Dans ces conditions, je suis de l’avis que la divergence qui persiste devrait être réglée entre vous et moi, directement, et je vous propose à cette fin une «konferenzielle Besprechung»17 (à laquelle pourraient assister tant le Vice-Directeur Braendli et Me Rudolf de la Division de justice que l’Ambassadeur Probst, chargé de la négociation horlogère avec les CE). Je me permettrai donc de convenir d’une date avec vous lors de la séance de notre Conseil, lundi prochain.

1
Lettre (copie): CH-BAR#E7001C#1982/118#962* (3200.06).
2
Sur les négociations avec la Communauté économique européenne au sujet des questions horlogères, cf. DDS, vol. 25, doc. 150, dodis.ch/35586, en particulier note 4.
3
Cf. DDS, vol. 25, doc. 108, dodis.ch/35775, note 14.
4
Cf. DDS, vol. 25, doc. 148, dodis.ch/35593.
5
Cf. la notice de B. de Tscharner à P. R. Jolles du 3 décembre 1970, dodis.ch/36232; le PVCF No 684 du 21 avril 1971, dodis.ch/36233 et la lettre de P. Trachsel à B. de Tscharner du 22 avril 1972, dodis.ch/36238. Sur le transport sur le Rhin, cf. la lettre de F. Rothenbühler à F. Walthard du 4 novembre 1971, dodis.ch/36239 et la lettre de H.-P. Tschudi à H. R. Nord du 11 avril 1972, dodis.ch/36234. Sur les liaisons transalpines, en particulier la question des tunnels alpins, cf. la lettre de J. de Rham à B. de Tscharner du 22 avril 1971, dodis.ch/36235; la lettre du Bureau de l’intégration à P. H. Wurth du 30 juillet 1971, dodis.ch/36237 et la notice de A. Faivet du 27 octobre 1971, dodis.ch/36236.
6
Sur l’accord de libre-échange avec la Communauté économique européenne, cf.

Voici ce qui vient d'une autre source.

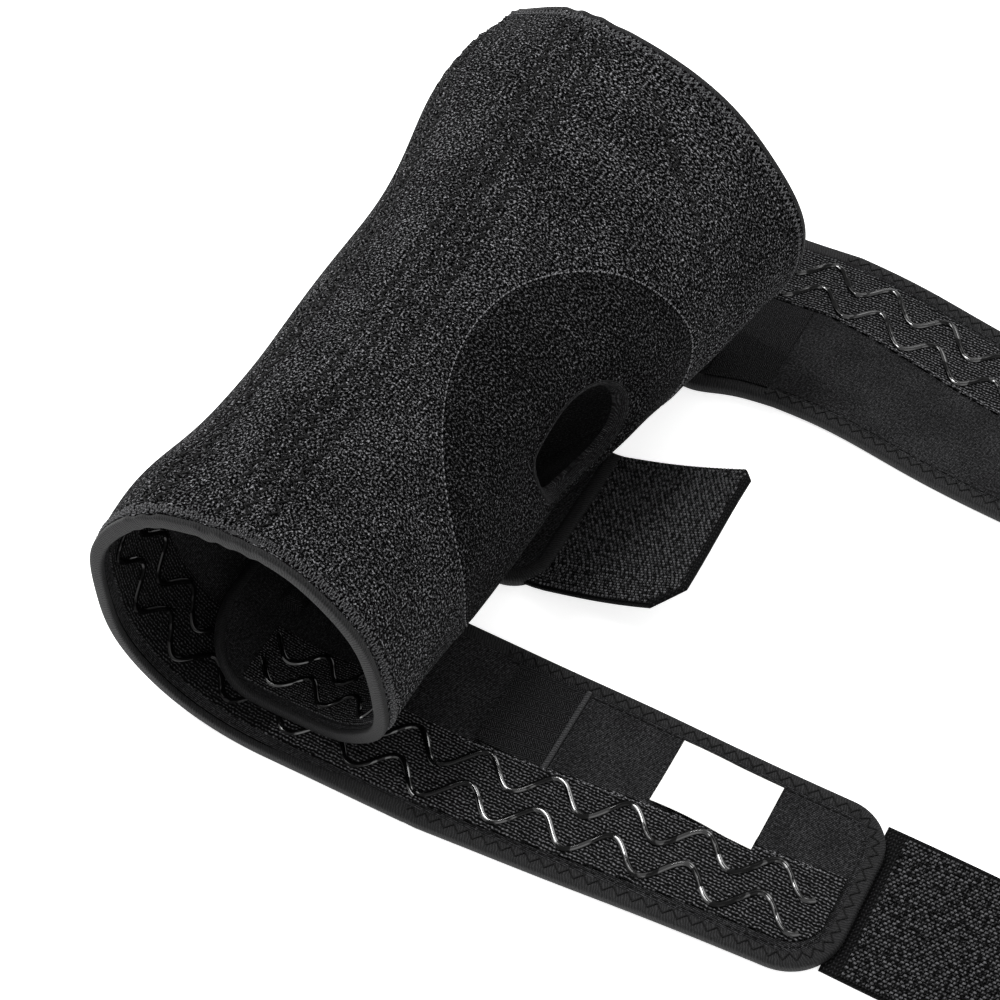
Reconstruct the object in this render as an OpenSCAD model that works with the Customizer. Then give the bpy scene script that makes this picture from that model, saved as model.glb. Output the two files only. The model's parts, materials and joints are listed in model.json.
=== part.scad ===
// Open-patella knee brace, rolled into its sleeve shape and lying on its back.
// X runs across the leg towards the wings, Y along the leg (calf end -Y, thigh end +Y), Z up.
// The origin is on the floor under the middle of the sleeve. All sizes are in millimetres.

/* [Sleeve] */
// Outer height of the sleeve at the calf end
calf_height = 109.5; // [104:0.5:116]
// Outer height of the sleeve at the knee
knee_height = 106.5; // [100:0.5:112]
// Outer height of the sleeve at the thigh end
thigh_height = 112.5; // [106:0.5:120]
// Reach of the sleeve to the left of its middle at the calf end
calf_left = 56; // [50:1:58]
// Reach to the left at the knee
knee_left = 57.5; // [52:0.5:60]
// Reach to the left at the thigh end
thigh_left = 66; // [58:1:68]
// Reach of the sleeve to the right of its middle at the calf end
calf_right = 47.5; // [44:0.5:50]
// Reach to the right at the knee
knee_right = 59; // [54:0.5:62]
// Reach to the right at the thigh end
thigh_right = 82; // [72:1:84]
// How square the rolled section is: 2 is an ellipse
roundness = 2.2; // [2:0.05:2.6]
// Angle past the bottom at which the inner lap ends
lap_angle = 44; // [20:1:50]

/* [Panel layers] */
// Outer loop-pile fabric
pile_t = 0.8; // [0.6:0.1:1]
// Neoprene foam core
foam_t = 2.6; // [2:0.1:3]
// Inner lining fabric
lining_t = 0.8; // [0.6:0.1:1]
// Air between the lap and the layer it lies on
lap_gap = 1.4; // [1.2:0.1:1.8]
// Width of the edge binding
binding_w = 4; // [3:0.5:5]
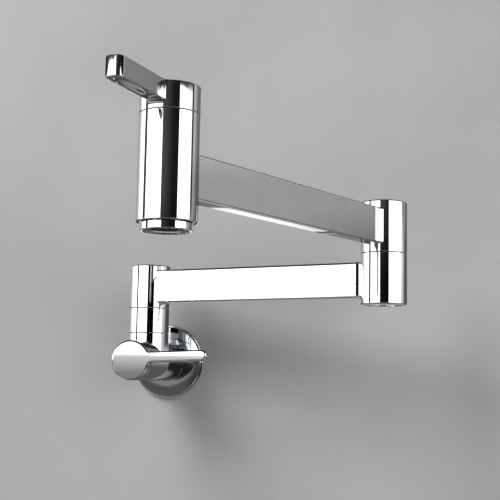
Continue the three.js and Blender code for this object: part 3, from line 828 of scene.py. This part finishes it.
elbow_at = over(elbow_axis)
plug_low = level("elbow_bottom_plug", 0)
plug_high = level("elbow_bottom_plug", 1)
plug_radius = lid_recess - CLEAR
plug_flat = plug_radius - lid_edge
plug_profile = [(plug_flat * share, plug_low + lid_crown * share * share) for share in CROWN_SHARES]
plug_profile += arc(plug_flat, plug_low + lid_crown + lid_edge, lid_edge, -86, 0)
plug_profile += [*arc(plug_radius - lid_foot, plug_high - lid_foot, lid_foot, 0, 90), (0.0, plug_high)]
plug = polish(turned("elbow_bottom_plug_dressed", plug_profile), flat=TURNED_ALONE)
place(plug, "lower_arm", lid_chrome, "polished_chrome", "elbow_bottom_plug", at=elbow_at)
dress(turned_brass, "elbow_spindle", "elbow_retaining_nut")
dress(black_rubber, *[f"elbow_o_ring_{count}" for count in (1, 2, 3, 4)])


# ------------------------------------------------
# Upper arm: made like the lower one, with one sleeve. It leaves the sleeve in a broad polished blend,
# and its other end is brazed into the spout's barrel.
# ------------------------------------------------

spout_axis = Vector(frame["joints"][3]["pos_m"]) / MM
upper_run = (spout_axis - elbow_axis).xy
upper_length = upper_run.length
upper_turn = math.atan2(upper_run.y, upper_run.x)
head_radius = 17.0
arm_entry = 3.5
upper_end = upper_length - head_radius + arm_entry
upper_bottom = elbow_middle + seam
lid_depth = 0.3
upper_top = level("elbow_cap", 1) + lid_depth
upper_level = (upper_bottom + upper_top) / 2
elbow_blend = 5.8
arm_bottom = upper_level - arm_height / 2
arm_top = upper_level + arm_height / 2

outline = bar(elbow_radius, elbow_blend, arm_half, upper_end)
upper_arm = slab("upper_arm_dressed", outline, arm_bottom, arm_top, arm_edge, arm_edge)
upper_sleeve = rod("upper_sleeve", elbow_radius, upper_bottom, upper_top, seam_chamfer, sleeve_edge)
join(upper_arm, upper_sleeve)
inside = sleeve_inside(upper_bottom, upper_top, upper_level, (washer_recess, upper_bottom + washer_roof),
                       (lid_recess, level("elbow_spindle", 1) - stud_height))
cut(upper_arm, inside)
channel = block("channel", (elbow_radius + PAST, arm_wall - arm_half, arm_bottom + arm_wall),
                (upper_end + PAST, arm_half - arm_wall, arm_top - arm_wall))
cut(upper_arm, channel)
port = pipe("port", port_radius, port_start, elbow_radius + 2 * PAST, upper_level)
cut(upper_arm, port)
polish(upper_arm, [(0.0, 0.0, elbow_radius)], flat=12.0)
upper_chrome = chrome("upper_arm_chrome", arm_lines, upper_turn)
upper_at = elbow_at @ Matrix.Rotation(upper_turn, 4, "Z")
place(upper_arm, "upper_arm", upper_chrome, "polished_chrome", "upper_arm", at=upper_at)

elbow_cap = polish(lid("elbow_cap_dressed", "elbow_cap"), flat=TURNED_ALONE)
place(elbow_cap, "upper_arm", lid_chrome, "polished_chrome", "elbow_cap", at=elbow_at)


# ------------------------------------------------
# Spout barrel: a turned and chromed brass barrel that holds the second valve cartridge above and the
# aerator below. The arm's end is brazed into a slot in its side.
# ------------------------------------------------

spout_at = over(spout_axis)
barrel_low = level("spout_body", 0)
barrel_high = level("spout_body", 1)
chamber_depth = 36.0
spout_seat = barrel_high - chamber_depth
neck_hole = 11.8
neck_room = 12.0
barrel_edge = 0.6
braze_line = 0.1
head_port_end = 8.0
head_port_rise = 6.0

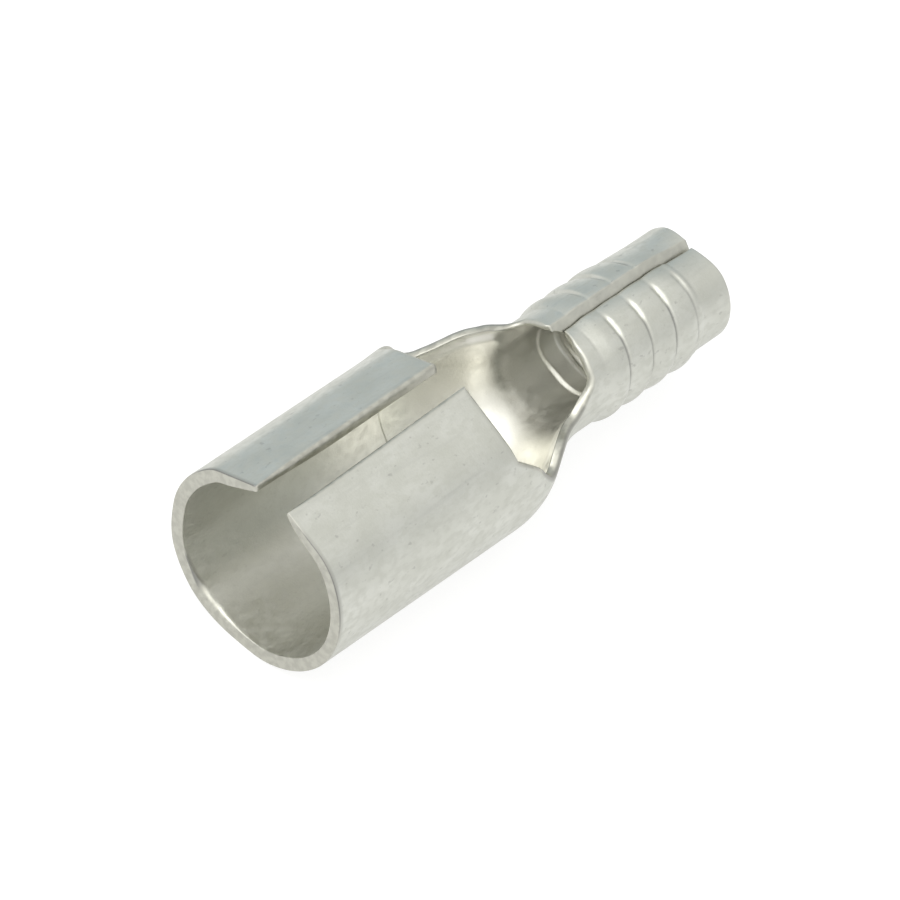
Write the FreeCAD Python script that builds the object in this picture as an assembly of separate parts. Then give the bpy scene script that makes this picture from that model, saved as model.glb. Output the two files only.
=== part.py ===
import FreeCAD, Part
import math
import os

# Uninsulated round crimp socket, stamped and rolled from one strip of tinned brass.
# The origin is the centre of the socket's mouth, and the wire enters at the far end of +X.
# The socket's axis is the X axis, its open slot is on top (+Z), and +Y is its left side.
# Lengths are in millimetres. Angles are in degrees around the X axis, measured from the top.

# Sheet
sheet = 0.40

# Socket barrel
socket_bore_r = 2.53
socket_length = 6.66
bend_start_angle = 56.0
lip_slope = 22.0
bend_outer_r = 1.66
mouth_gap_left = 0.66
mouth_gap_right = 0.56
rear_gap_left = 0.58
rear_gap_right = 0.44
flat_depth = 0.06

# Notch between the socket's wings and the neck
notch_top_angle = 58.0
notch_bottom_angle = 71.0
notch_lean = 0.14
notch_run = 0.80

# Neck, where the strip narrows between the two barrels
neck_start = 7.20
neck_slope = 30.0
neck_shoulder_r = 2.90
neck_throat_r = 2.30
axis_drop = 0.20
mitre_room = 0.08
step_height = 0.04

# Cut edges of the neck, each point as (share of the way from notch to flap, angle from the top)
left_rim = ((0.11, 80.0), (0.23, 84.0), (0.42, 69.0), (0.63, 56.0), (0.84, 53.0))
right_rim = ((0.11, 81.0), (0.27, 88.5), (0.48, 80.0), (0.75, 80.0), (0.90, 66.0))

# Wire barrel
wire_bore_r = 1.26
wire_end = 16.42
left_flap_front = 10.92
right_flap_front = 11.12
left_corner_angle = 48.0
right_corner_angle = 56.0
flap_corner_run = 0.22
flap_corner_fall = 0.26
groove_count = 4
# Shares of the barrel's length from the left flap's front, so that the grooves move with its end
first_groove_share = 0.269091
groove_pitch_share = 0.163636
first_land_share = 0.172727
groove_half_width = 0.17
groove_floor = 0.08
groove_depth = 0.10
land_rise = 0.05
land_crown = 0.03
ridge_height = 0.05

# Lapped seam of the wire barrel
seam_clearance = 0.03
seam_left_y = 0.30
seam_lean = 42.0
tuck_start_angle = 60.0
tuck_end_angle = 30.0
tuck_drop = 0.17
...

DDS, vol. 25, doc. 182, dodis.ch/35776, en particulier note 3.
7
Cf. le compte rendu de P.-Y. Simonin, J.-M. Boillat et A. Faivet du 26 novembre 1971, dodis.ch/36471, pp. 5 s.
8
Cf. aussi doc. 150, dodis.ch/35586. Sur le problème du «Swiss Made» en Asie, cf. DDS, vol. 25, doc. 129, dodis.ch/35588.
9
Accord concernant les produits horlogers entre la Confédération suisse et la Communauté économique européenne ainsi que ses États membres du 30 juin 1967, AS, 1967, pp. 1957–1961.
10
Cf. la notice «Swiss Made»-Définition pour montres et mouvements de montres du 27 novembre 1968, CH-BAR#E7113A#1979/23#402* (776.18.1).
11
Cf. doc.108, dodis.ch/35775.
12
Sur la réunion de la Commission mixte du 9 décembre 1971, cf. la notice de R. Probst, dodis.ch/36649.
13
PVCF No 2258 du 23 décembre 1971, dodis.ch/36579.
14
Loi fédérale complétant la loi qui concerne la protection des marques de fabrique et de commerce, des indications de provenance et des mentions de récompenses industrielles du 18 mars 1971, RO, 1971, pp. 1617 s.
15
Sur les opinions divergentes au sein de l’Administration fédérale, cf. le compte rendu de G. Hentsch du 20 septembre 1971, dodis.ch/36597.
16
Cf. DDS, vol. 25, doc. 150, dodis.ch/35586, en particulier note 2.
17
Cf. la notice de R. Probst à P. R. Jolles du 8 octobre 1971, dodis.ch/36902. La question a dû être résolue par le Conseil fédéral, cf. le PVCF No 1802 du 20 octobre 1971, dodis.ch/36602.